Ceci and Williams carefully note the limitations to their findings, acknowledging that their faculty sample was a convenience sample. But even considering the limitations, their findings are compelling. (Williams and Ceci previously discussed some of these findings in an article they wrote for the New York Times in 2017. If you follow FIRE’s Newsdesk regularly, you may have read a post about their New York Times article.) It would be interesting if Ceci and Williams (or other psychological scientists) were to conduct a similar study with undergraduate participants. Would student participants consider the content to be moderate-centrist? Would students rate the content as less or more conservative depending on whether or not they were aware that the author is Murray?

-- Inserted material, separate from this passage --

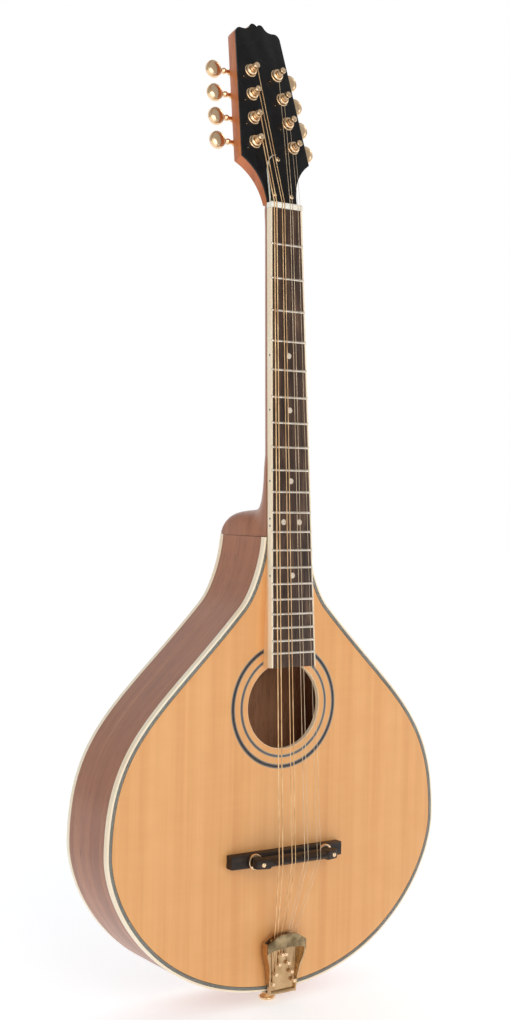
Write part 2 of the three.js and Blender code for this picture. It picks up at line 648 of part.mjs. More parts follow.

Ceci and Williams’ selective perception study of faculty and general public perceptions of the political tenor of Murray’s aborted Middlebury speech is an important contribution to the corpus of research needed in order to understand the tumult regarding controversial speakers on college campuses. Ceci and Williams opine that “Campus policies should make clear that our discomfort with an argument does not itself constitute violence against historically marginalized groups. This should be conveyed to entering students in the same way as policies regarding other important issues (e.g., alcohol, sexual violence, plagiarism). College experience is not designed to keep us within our personal comfort zone nor to immunize our beliefs from disconfirmation.”

Ultimately, as Ceci and Williams foresee, such research may lead to information and insights that could aid in the development of empirically-supported strategies to increase tolerance, both on the right and the left, for encountering opinions with which one disagrees.